The ocean waves seemed to literally roll down the aisles of Grace Cathedral during Suzanne Ciani’s Noise Pop set, Feb 24. Combined with visuals that drowned the entire space in deep blue with glimmers of gold, the overall impression was of a post-human future in which the ocean had risen up to consume the church’s mighty architecture. With the space bathed in darkness, Ciani nearly invisible, and the ceiling 100 feet above the audience, there was nowhere to look but up. At times, it was easy to forget there was even anyone else in the building despite the pews of the vast space being completely filled.
Grace Cathedral has long been a sanctuary for experimental music. Among its greatest claims to fame is being the site of Duke Ellington’s First Sacred Concert in 1965, whose live recording is for my money one of the greatest albums of the 1960s. Artists who’ve performed in the past include free-jazz legends John Zorn, Cecil Taylor, and Pharoah Sanders. A Ghost Ship memorial concert in 2017, which I attended, brought Butoh dancers to its famous labyrinth along with an assortment of avant-garde musicians. It’s now the venue for some of Noise Pop’s most interesting shows, including Mountain Goats and Mount Eerie this year. Steve Roach, an ambient legend and a contemporary of Ciani’s, will perform April 6.

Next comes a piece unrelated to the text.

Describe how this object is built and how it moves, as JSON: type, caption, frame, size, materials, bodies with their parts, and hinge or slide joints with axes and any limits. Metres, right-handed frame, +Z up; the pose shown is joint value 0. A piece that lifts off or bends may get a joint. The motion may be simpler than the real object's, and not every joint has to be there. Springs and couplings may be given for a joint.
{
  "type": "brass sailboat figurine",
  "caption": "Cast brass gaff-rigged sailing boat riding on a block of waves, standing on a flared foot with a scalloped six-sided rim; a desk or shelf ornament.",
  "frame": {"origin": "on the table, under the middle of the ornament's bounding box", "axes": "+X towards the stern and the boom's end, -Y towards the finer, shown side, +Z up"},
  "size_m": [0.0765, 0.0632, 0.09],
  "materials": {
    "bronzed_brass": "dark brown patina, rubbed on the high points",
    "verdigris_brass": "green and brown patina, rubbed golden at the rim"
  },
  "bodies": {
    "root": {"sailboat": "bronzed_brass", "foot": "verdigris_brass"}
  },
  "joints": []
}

Ciani began her set by announcing that her debut album Seven Waves was celebrating its 40th anniversary. “She’s an OG!,” exclaimed the bearded twentysomething in the seat next to me; he seemed to have never heard of her, in which case he would undoubtedly be impressed to know that this was actually the album’s 42nd anniversary. It was released in Japan two years ahead of its American release, allegedly due to stateside labels having no idea what to do with a female composer who didn’t sing—and despite Ciani having already been on David Letterman, contributed to Starland Vocal Band’s “Afternoon Delight” and Meco’s Star Wars disco medley, and rubbed elbows with downtown NYC minimalists like Steve Reich and Phill Niblock in the 1970s. She’s now 77 and has lived in Bolinas for nearly three decades, notably collaborating in recent years with the younger synth whiz Kaitlyn Aurelia Smith.

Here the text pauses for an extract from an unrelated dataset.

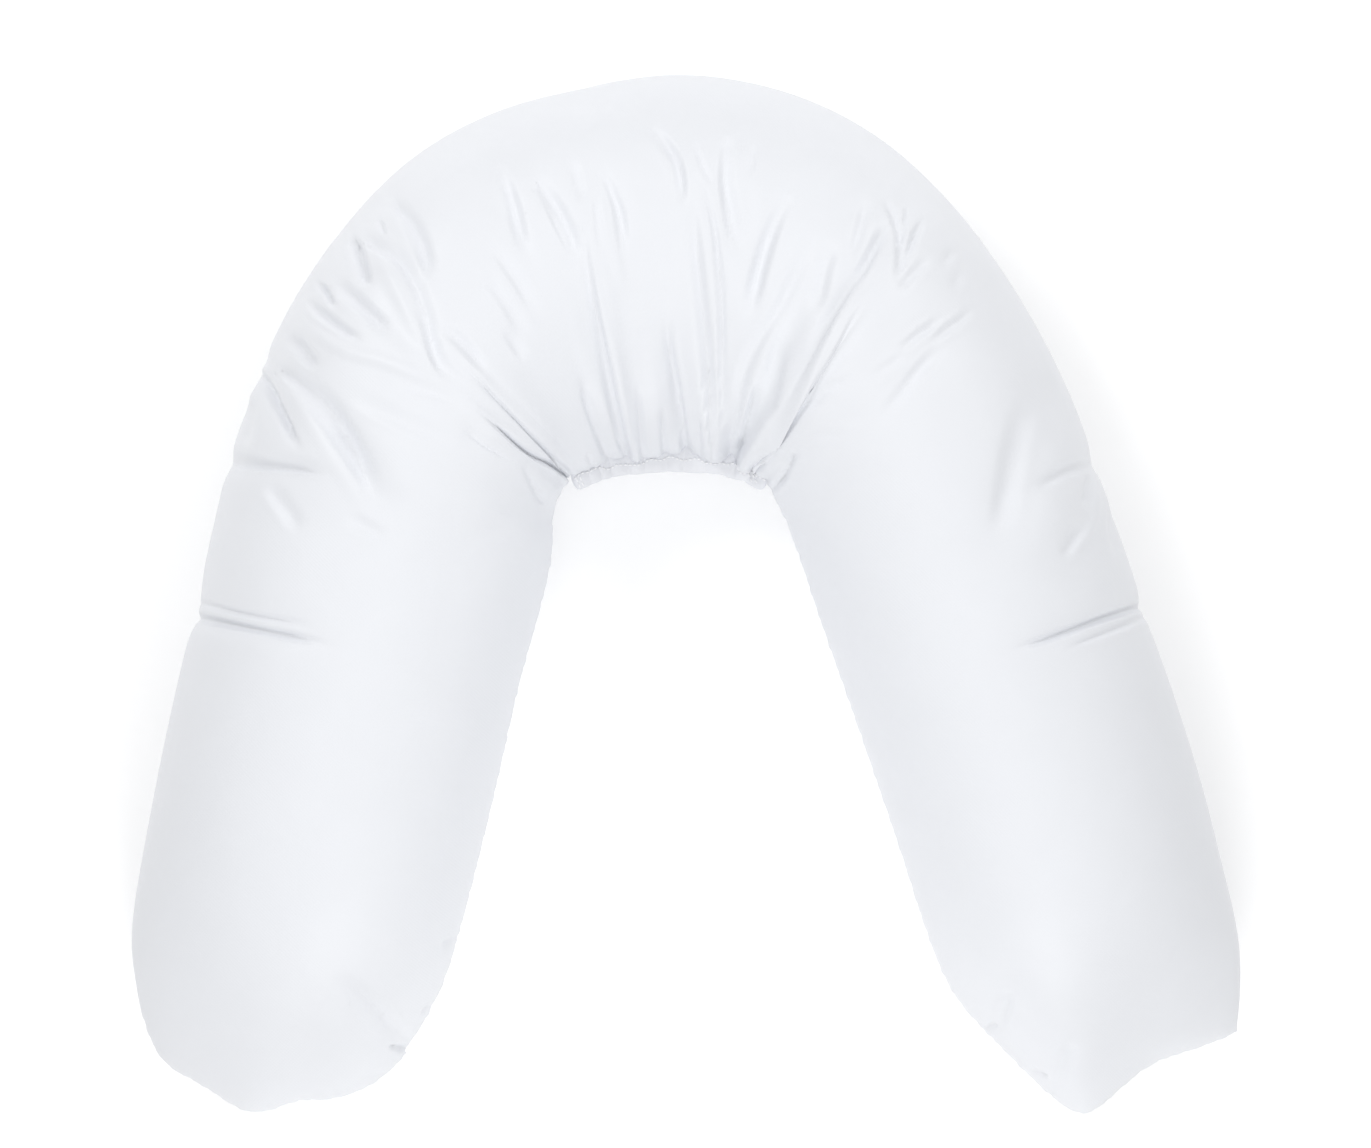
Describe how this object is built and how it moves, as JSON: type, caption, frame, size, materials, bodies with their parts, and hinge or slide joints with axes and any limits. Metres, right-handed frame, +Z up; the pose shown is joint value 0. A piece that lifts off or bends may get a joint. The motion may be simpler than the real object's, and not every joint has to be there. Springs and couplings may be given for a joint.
{
  "type": "u-shaped nursing pillow",
  "caption": "U-shaped nursing pillow: a filled cotton tube drawn into a U by a gathered elastic casing along its inner curve, with seams across its ends.",
  "frame": {"origin": "on the surface that the pillow lies on, below the middle of its length and width", "axes": "+Z up, away from the surface; +X to the right across the two legs; +Y from the open side of the U to its crown"},
  "size_m": [0.8682, 0.819, 0.2147],
  "materials": {
    "cotton_cover": "smooth white cotton satin, matt with a faint cool tint",
    "casing_cotton": "the same white cotton, gathered, matt"
  },
  "bodies": {
    "root": {"pillow": "cotton_cover", "elastic_casing": "casing_cotton"}
  },
  "joints": []
}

Ciani seemed slightly reluctant to perform the material from Seven Waves, which she claimed had been incorporated into the set at the suggestion of her manager. What she was really there for was the Buchla improvisations. The Buchla is a famously idiosyncratic synth, designed by Bay Area electronics guru Don Buchla in the early ‘70s, and much of Ciani’s material is composed on it, including the ocean waves rolling through Grace Cathedral, which sound for all the world like real ocean samples. (If you’re old enough to remember the Coca-Cola “pop ’n’ pour” sound effect from ‘70s advertising, that was Ciani’s Buchla.)
The Seven Waves portions of the set situated us comfortably in the universe of mid-‘80s New Age, when the traditions pioneered by Brian Eno and Tangerine Dream were hitting an artistic peak and the post-club style of ambient associated with the KLF and the Orb was still a few years away. The Buchla portions launched off the face of the earth for another adventure entirely, sometimes resembling hoofbeats, barking dogs, chirping birds, and chattering insects in addition to ocean waves. (The guy next to me cracked up whenever she made a particularly weird synth noise.) This was less “ambient” music than a frightening excursion into pure sound, the quadraphonic skitters across the stereo field suggestive of a moving and potentially dangerous presence.

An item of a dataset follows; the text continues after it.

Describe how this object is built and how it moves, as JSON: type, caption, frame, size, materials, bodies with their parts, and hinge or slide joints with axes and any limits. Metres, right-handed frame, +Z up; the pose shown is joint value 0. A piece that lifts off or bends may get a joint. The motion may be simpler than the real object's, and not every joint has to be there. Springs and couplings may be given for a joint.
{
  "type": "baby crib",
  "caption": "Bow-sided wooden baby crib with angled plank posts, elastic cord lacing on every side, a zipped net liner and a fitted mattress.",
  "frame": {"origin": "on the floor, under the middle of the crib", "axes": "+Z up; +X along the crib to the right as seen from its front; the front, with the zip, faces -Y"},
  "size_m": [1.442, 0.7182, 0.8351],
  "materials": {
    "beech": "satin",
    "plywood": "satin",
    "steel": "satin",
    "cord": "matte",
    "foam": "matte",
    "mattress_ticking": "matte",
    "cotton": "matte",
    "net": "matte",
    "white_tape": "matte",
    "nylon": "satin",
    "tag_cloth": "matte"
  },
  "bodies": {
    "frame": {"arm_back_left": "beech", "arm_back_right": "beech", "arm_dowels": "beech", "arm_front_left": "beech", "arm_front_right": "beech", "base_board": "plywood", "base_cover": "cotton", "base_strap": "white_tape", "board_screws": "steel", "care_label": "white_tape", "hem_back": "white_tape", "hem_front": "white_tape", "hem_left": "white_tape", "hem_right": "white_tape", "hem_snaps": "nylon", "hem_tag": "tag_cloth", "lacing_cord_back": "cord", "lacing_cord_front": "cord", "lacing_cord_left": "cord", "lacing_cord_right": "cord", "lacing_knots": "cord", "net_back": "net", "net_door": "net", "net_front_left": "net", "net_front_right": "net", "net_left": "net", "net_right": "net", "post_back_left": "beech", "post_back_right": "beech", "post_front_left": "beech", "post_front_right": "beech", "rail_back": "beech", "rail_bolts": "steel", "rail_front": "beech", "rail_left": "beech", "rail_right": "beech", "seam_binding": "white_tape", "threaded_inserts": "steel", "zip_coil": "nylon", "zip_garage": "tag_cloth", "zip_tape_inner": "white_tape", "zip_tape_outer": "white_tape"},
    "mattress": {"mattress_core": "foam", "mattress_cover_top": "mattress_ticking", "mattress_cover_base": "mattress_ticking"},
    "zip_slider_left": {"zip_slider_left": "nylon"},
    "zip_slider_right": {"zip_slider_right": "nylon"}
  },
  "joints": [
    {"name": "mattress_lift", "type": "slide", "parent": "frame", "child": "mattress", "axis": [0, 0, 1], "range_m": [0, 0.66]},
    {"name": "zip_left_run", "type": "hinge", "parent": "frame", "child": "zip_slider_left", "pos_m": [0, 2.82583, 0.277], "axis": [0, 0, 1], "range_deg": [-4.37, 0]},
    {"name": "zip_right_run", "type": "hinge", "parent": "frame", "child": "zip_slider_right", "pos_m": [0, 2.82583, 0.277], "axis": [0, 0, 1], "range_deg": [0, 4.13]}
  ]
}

Anyone who saw Ciani posing on the cover of Seven Waves, bathed in blue lightwith a siren smile, and expected an evening of cheesy retro synth music must have had their horizons considerably rejiggered. For that matter, anyone expecting her neo-classical music would’ve been infuriated. Ciani spent years making piano records, finding considerable success and recognition on the new-age circuit without necessarily being known for her experimental history. It’s only in more recent years, with a renewal of interest in vintage synth music and a critical 180 on new age, that younger audiences have started to see Ciani as a pioneer—and that she’s been able to play music this weird for crowds this big.
After thoroughly rearranging the audience’s minds, Ciani encouraged the audience to say hi: not to her, but to the Buchla. Indeed, Ciani’s own post-show presence went largely ignored in favor of her machine, which lay somewhat sacrilegiously on the church podium, beckoning to audience members with its flashing lights. It looks like something you’d find on the deck of the Enterprise, byzantine to most casual observers, with an endless tangle of knobs and wires in place of a keyboard. Yet Ciani speaks of the Buchla as a friend, constant companion, even a lover—and if you look at it long enough, it does seem to take on a strange intelligence of its own.